• Goal: Extract each line of the data and write it out again exactly.

Excerpt from a dataset
——
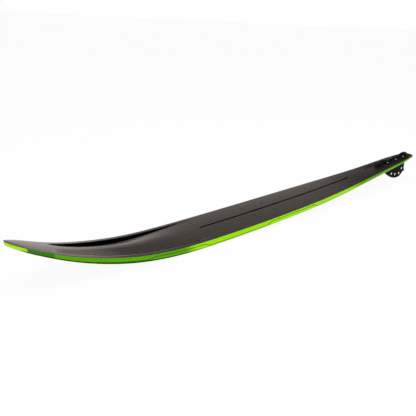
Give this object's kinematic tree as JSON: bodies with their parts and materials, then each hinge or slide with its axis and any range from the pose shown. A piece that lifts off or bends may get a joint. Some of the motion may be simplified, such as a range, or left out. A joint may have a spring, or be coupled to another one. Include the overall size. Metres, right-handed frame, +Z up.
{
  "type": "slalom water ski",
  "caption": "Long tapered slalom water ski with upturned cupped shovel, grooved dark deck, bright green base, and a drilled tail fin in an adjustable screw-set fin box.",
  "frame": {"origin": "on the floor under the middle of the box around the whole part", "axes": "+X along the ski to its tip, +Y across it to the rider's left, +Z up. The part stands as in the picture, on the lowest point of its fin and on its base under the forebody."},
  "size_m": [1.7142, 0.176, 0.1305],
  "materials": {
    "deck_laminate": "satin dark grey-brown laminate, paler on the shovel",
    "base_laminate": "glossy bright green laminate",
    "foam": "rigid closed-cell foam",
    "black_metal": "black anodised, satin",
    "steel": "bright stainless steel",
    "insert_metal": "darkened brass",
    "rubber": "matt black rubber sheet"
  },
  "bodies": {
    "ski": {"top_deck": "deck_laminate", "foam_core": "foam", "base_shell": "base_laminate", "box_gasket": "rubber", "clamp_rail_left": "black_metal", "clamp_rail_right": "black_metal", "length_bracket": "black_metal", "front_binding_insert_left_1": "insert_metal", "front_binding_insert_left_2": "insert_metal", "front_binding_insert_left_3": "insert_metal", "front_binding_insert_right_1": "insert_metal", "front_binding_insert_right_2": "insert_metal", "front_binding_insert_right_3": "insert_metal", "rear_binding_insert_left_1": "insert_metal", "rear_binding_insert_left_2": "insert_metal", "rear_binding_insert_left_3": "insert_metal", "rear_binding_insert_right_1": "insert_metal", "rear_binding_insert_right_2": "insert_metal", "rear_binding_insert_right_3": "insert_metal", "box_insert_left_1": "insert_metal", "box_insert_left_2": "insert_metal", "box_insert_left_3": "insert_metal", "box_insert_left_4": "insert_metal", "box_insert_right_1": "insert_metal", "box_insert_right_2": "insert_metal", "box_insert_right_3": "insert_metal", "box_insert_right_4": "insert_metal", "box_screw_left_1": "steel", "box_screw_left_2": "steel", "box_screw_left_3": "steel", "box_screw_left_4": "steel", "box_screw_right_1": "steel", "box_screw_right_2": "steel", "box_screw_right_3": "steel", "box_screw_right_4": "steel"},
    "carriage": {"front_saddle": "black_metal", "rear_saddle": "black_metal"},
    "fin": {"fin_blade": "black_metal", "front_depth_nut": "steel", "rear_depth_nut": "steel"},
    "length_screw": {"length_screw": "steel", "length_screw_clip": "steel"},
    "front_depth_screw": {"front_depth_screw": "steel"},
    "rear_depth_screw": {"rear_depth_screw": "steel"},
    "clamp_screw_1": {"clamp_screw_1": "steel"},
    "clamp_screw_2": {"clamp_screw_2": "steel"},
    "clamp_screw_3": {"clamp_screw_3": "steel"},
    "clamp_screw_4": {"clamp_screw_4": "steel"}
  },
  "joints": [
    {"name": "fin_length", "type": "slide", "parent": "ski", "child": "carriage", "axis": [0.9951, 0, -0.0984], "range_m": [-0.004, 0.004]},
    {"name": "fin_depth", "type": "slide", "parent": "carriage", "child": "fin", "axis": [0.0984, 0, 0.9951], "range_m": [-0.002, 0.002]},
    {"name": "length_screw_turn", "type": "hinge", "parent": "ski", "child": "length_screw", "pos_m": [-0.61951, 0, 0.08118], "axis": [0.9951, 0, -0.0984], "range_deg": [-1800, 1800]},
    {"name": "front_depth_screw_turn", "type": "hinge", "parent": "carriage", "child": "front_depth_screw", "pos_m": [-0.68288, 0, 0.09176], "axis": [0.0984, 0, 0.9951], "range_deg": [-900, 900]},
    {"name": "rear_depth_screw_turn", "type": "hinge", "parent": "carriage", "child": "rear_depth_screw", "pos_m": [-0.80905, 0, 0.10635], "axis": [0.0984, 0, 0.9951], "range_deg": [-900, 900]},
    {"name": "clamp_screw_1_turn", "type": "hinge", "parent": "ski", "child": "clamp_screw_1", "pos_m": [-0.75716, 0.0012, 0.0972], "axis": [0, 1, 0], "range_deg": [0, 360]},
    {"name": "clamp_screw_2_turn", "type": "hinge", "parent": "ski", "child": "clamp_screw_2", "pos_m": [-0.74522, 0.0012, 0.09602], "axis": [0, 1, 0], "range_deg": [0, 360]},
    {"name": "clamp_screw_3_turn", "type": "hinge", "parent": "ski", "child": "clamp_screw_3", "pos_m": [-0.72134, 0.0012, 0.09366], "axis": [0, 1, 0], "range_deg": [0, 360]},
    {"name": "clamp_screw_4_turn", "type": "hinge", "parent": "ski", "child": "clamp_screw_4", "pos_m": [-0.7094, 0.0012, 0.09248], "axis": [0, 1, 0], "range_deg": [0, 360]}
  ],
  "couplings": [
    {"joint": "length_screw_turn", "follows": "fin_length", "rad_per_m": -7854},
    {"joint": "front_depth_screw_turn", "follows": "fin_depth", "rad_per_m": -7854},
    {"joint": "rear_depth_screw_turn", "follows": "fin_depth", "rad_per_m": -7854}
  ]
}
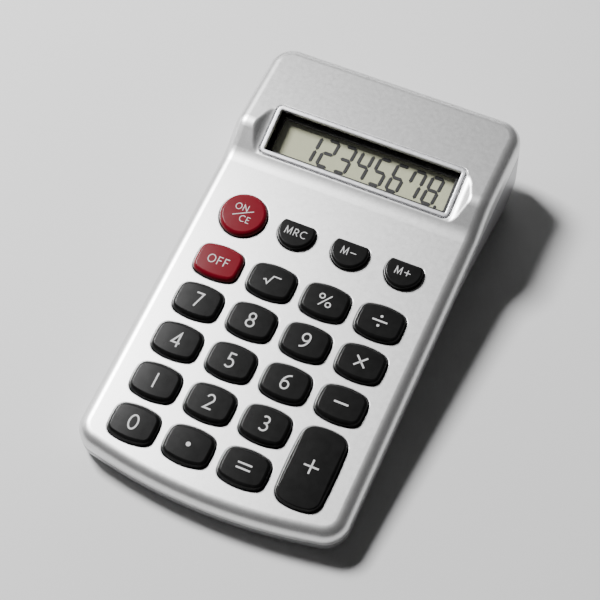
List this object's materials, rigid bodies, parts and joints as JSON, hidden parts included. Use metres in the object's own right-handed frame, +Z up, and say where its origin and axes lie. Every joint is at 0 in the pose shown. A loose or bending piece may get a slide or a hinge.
——
• Answer to this problem:
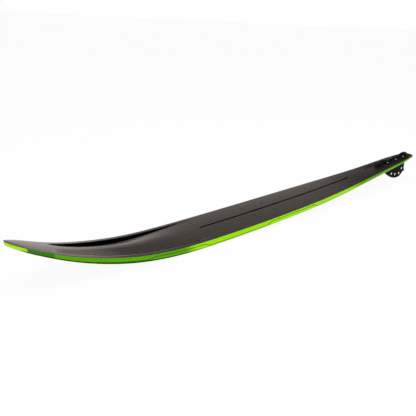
Give this object's kinematic tree as JSON: bodies with their parts and materials, then each hinge or slide with its axis and any range from the pose shown. A piece that lifts off or bends may get a joint. Some of the motion may be simplified, such as a range, or left out. A joint may have a spring, or be coupled to another one. Include the overall size. Metres, right-handed frame, +Z up.
{
  "type": "slalom water ski",
  "caption": "Long tapered slalom water ski with upturned cupped shovel, grooved dark deck, bright green base, and a drilled tail fin in an adjustable screw-set fin box.",
  "frame": {"origin": "on the floor under the middle of the box around the whole part", "axes": "+X along the ski to its tip, +Y across it to the rider's left, +Z up. The part stands as in the picture, on the lowest point of its fin and on its base under the forebody."},
  "size_m": [1.7142, 0.176, 0.1305],
  "materials": {
    "deck_laminate": "satin dark grey-brown laminate, paler on the shovel",
    "base_laminate": "glossy bright green laminate",
    "foam": "rigid closed-cell foam",
    "black_metal": "black anodised, satin",
    "steel": "bright stainless steel",
    "insert_metal": "darkened brass",
    "rubber": "matt black rubber sheet"
  },
  "bodies": {
    "ski": {"top_deck": "deck_laminate", "foam_core": "foam", "base_shell": "base_laminate", "box_gasket": "rubber", "clamp_rail_left": "black_metal", "clamp_rail_right": "black_metal", "length_bracket": "black_metal", "front_binding_insert_left_1": "insert_metal", "front_binding_insert_left_2": "insert_metal", "front_binding_insert_left_3": "insert_metal", "front_binding_insert_right_1": "insert_metal", "front_binding_insert_right_2": "insert_metal", "front_binding_insert_right_3": "insert_metal", "rear_binding_insert_left_1": "insert_metal", "rear_binding_insert_left_2": "insert_metal", "rear_binding_insert_left_3": "insert_metal", "rear_binding_insert_right_1": "insert_metal", "rear_binding_insert_right_2": "insert_metal", "rear_binding_insert_right_3": "insert_metal", "box_insert_left_1": "insert_metal", "box_insert_left_2": "insert_metal", "box_insert_left_3": "insert_metal", "box_insert_left_4": "insert_metal", "box_insert_right_1": "insert_metal", "box_insert_right_2": "insert_metal", "box_insert_right_3": "insert_metal", "box_insert_right_4": "insert_metal", "box_screw_left_1": "steel", "box_screw_left_2": "steel", "box_screw_left_3": "steel", "box_screw_left_4": "steel", "box_screw_right_1": "steel", "box_screw_right_2": "steel", "box_screw_right_3": "steel", "box_screw_right_4": "steel"},
    "carriage": {"front_saddle": "black_metal", "rear_saddle": "black_metal"},
    "fin": {"fin_blade": "black_metal", "front_depth_nut": "steel", "rear_depth_nut": "steel"},
    "length_screw": {"length_screw": "steel", "length_screw_clip": "steel"},
    "front_depth_screw": {"front_depth_screw": "steel"},
    "rear_depth_screw": {"rear_depth_screw": "steel"},
    "clamp_screw_1": {"clamp_screw_1": "steel"},
    "clamp_screw_2": {"clamp_screw_2": "steel"},
    "clamp_screw_3": {"clamp_screw_3": "steel"},
    "clamp_screw_4": {"clamp_screw_4": "steel"}
  },
  "joints": [
    {"name": "fin_length", "type": "slide", "parent": "ski", "child": "carriage", "axis": [0.9951, 0, -0.0984], "range_m": [-0.004, 0.004]},
    {"name": "fin_depth", "type": "slide", "parent": "carriage", "child": "fin", "axis": [0.0984, 0, 0.9951], "range_m": [-0.002, 0.002]},
    {"name": "length_screw_turn", "type": "hinge", "parent": "ski", "child": "length_screw", "pos_m": [-0.61951, 0, 0.08118], "axis": [0.9951, 0, -0.0984], "range_deg": [-1800, 1800]},
    {"name": "front_depth_screw_turn", "type": "hinge", "parent": "carriage", "child": "front_depth_screw", "pos_m": [-0.68288, 0, 0.09176], "axis": [0.0984, 0, 0.9951], "range_deg": [-900, 900]},
    {"name": "rear_depth_screw_turn", "type": "hinge", "parent": "carriage", "child": "rear_depth_screw", "pos_m": [-0.80905, 0, 0.10635], "axis": [0.0984, 0, 0.9951], "range_deg": [-900, 900]},
    {"name": "clamp_screw_1_turn", "type": "hinge", "parent": "ski", "child": "clamp_screw_1", "pos_m": [-0.75716, 0.0012, 0.0972], "axis": [0, 1, 0], "range_deg": [0, 360]},
    {"name": "clamp_screw_2_turn", "type": "hinge", "parent": "ski", "child": "clamp_screw_2", "pos_m": [-0.74522, 0.0012, 0.09602], "axis": [0, 1, 0], "range_deg": [0, 360]},
    {"name": "clamp_screw_3_turn", "type": "hinge", "parent": "ski", "child": "clamp_screw_3", "pos_m": [-0.72134, 0.0012, 0.09366], "axis": [0, 1, 0], "range_deg": [0, 360]},
    {"name": "clamp_screw_4_turn", "type": "hinge", "parent": "ski", "child": "clamp_screw_4", "pos_m": [-0.7094, 0.0012, 0.09248], "axis": [0, 1, 0], "range_deg": [0, 360]}
  ],
  "couplings": [
    {"joint": "length_screw_turn", "follows": "fin_length", "rad_per_m": -7854},
    {"joint": "front_depth_screw_turn", "follows": "fin_depth", "rad_per_m": -7854},
    {"joint": "rear_depth_screw_turn", "follows": "fin_depth", "rad_per_m": -7854}
  ]
}
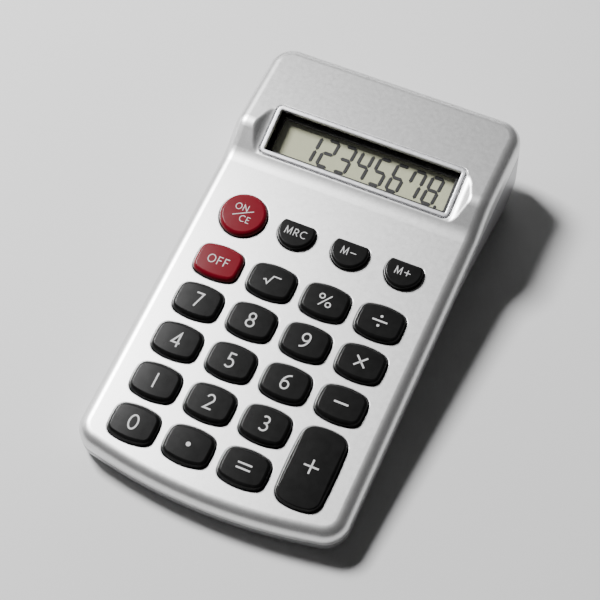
List this object's materials, rigid bodies, parts and joints as JSON, hidden parts included. Use metres in the object's own right-handed frame, +Z up, and say where its origin and axes lie. Every joint is at 0 in the pose shown. A loose or bending piece may get a slide or a hinge.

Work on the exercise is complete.